Exhaust entering the gas turbine is usually fed with solid particles produced in the combustion of hydrocarbons (ashes, unburned char, etc.). Then, the interaction between the particles motion and the film cooling jets must be properly addressed.
Here an integrated approach based on an Eulerian-Lagrangian scheme for particle-laden flow was applied to a real turbomachinery case. The code was preliminary assessed by simulating two simplified test cases: a) 3-D cooling jet in a channel; b) 2-D turbine cascade with film cooling. These cases were selected to separately validate the main effects here considered: a) interaction of particles trajectories and 3D cooling jets; b) effect of the cooling jets on surface temperature and particles trajectory and possibly on particle deposition, in comparison with the non-cooled case.
Finally, 3D simulation of the particle-laden flow around a real E3 gas turbine vane with and without film cooling was performed.

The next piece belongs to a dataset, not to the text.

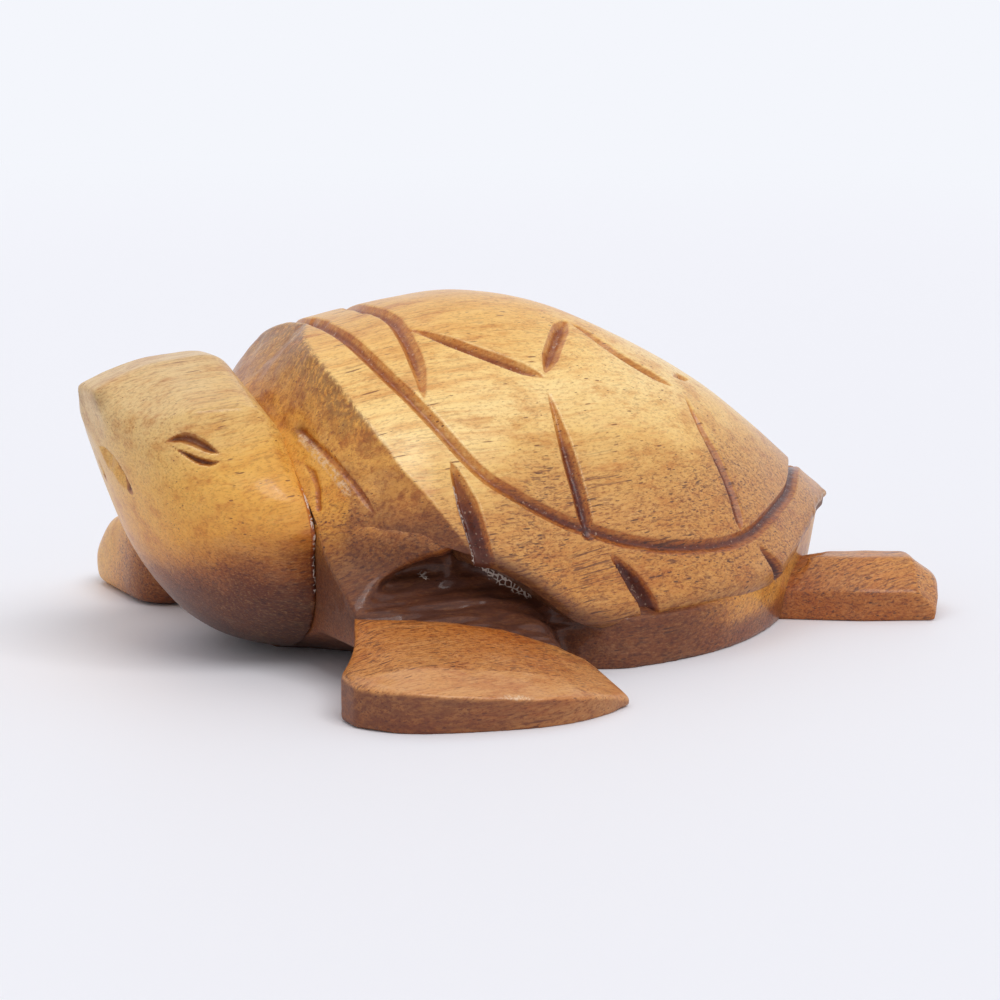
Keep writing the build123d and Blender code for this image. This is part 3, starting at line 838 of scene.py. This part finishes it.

Flow features, particles trajectories and deposit on the blade are presented.
The compressible flow field was simulated using the OpenFOAM code obtaining credible predictions of the velocity and temperature field.
Then the P-Track code developed by the authors was applied for tracking the particles trajectories and determining the deposit on the solid surface. As the temperature are relatively high, the sticking probability method, that is strongly dependent on the temperature itself, was used here.
The results showed that the presence of the cooling jets affect deeply the deposit following two main causes: the influence of the jets in removing the fluid from the close-to-the-wall region and the reduction of temperature along the blade.